Among the discussants to respond to Nacht’s presentation was Joshua Blumenstock, assistant professor at the School of Information and director of the Data-Intensive Development Lab. His research lies at the intersection of machine learning and development economics, and focuses on using novel data and methods to better understand the causes and consequences of global poverty. Blumenstock noted that resource challenges arising from climate change should bring together the national security, technology, and development communities. But that the cultures of these communities are quite distinct and often at odds. He would like to see more efforts like DIUX to find commonalities between the communities.

Alice Agogino, professor of mechanical engineering and the Blum Center’s education director, said that one research effort combining climate change, development, technology, and national security is the center’s InFEWS (Innovations at the Nexus of Food, Energy, and Water Systems) program, supported by the National Science Foundation. InFEWS recognizes that food, energy, and water systems are under increasing stress, and it is thus becoming imperative to integrate social, ecological, physical, and built environments to meet growing demand for food, energy and water in the short term while also maintaining appropriate ecosystem services for the future. The Blum Center’s program is supporting graduate students working in these systems and helping them master interdisciplinary skills to create research that can be transferred out of the lab and into the field. “In essence,” said Agogino, “we are already supporting the very people who can serve at the nexus of national security and development. We call them Development Engineers.”

Brad DeLong, the Blum Center’s chief economist, ended the session with a long view of the history of war. Bringing the group to the present times, he said: “Now we find ourselves in a world with many security threats to us and to others, with a military that does not have a history to deal with the threats we face and the missions it is going to be asked to undertake. To amplify our problems, we have little idea about the form that the social practice of war will take in the 21st century. We do not expect to see the industrial total wars, the national liberation wars, the imperial little wars that we saw in the 20th century. But what will we see? What kind of U.S. military would best deal with what we are likely to see? And how can the U.S. government’s power—military, diplomatic, development—be deployed to eliminate as many 21st century war threats as possible?”

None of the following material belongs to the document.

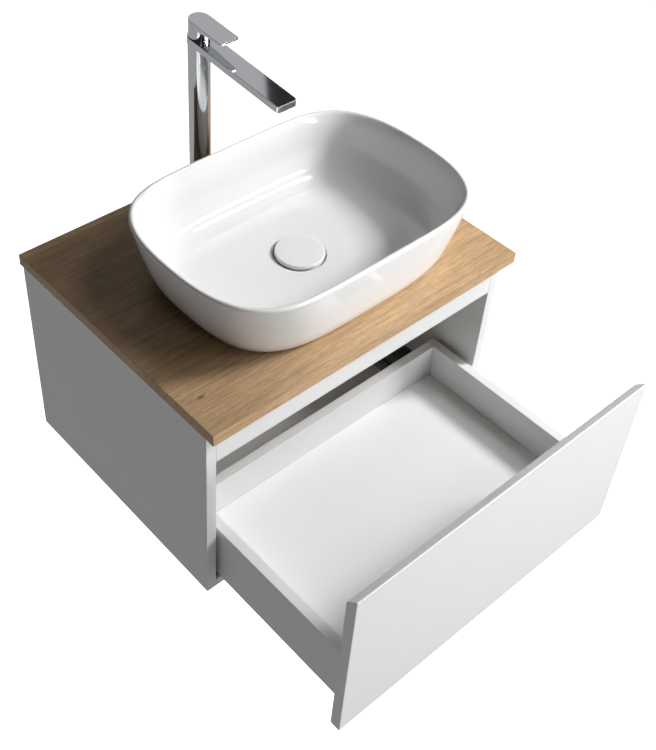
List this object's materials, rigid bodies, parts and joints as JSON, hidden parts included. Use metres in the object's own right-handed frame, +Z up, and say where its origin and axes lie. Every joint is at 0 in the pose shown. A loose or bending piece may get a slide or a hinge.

DeLong concluded: “A great deal of the potential causes of 21st-century war as a social practice, whatever form it turns out to take, are rooted or are aggravated by problems of development. And the U.S. military—with its tradition from the Black Hills-stealing army of the post-Civil War on up to the fast-moving powerful force of Desert Storm where we were tasked with being military police in a place where we did not speak the language—is not well-equipped to think about the force structure and the doctrine needed for the 21st century. Here I think we can really, genuinely help.”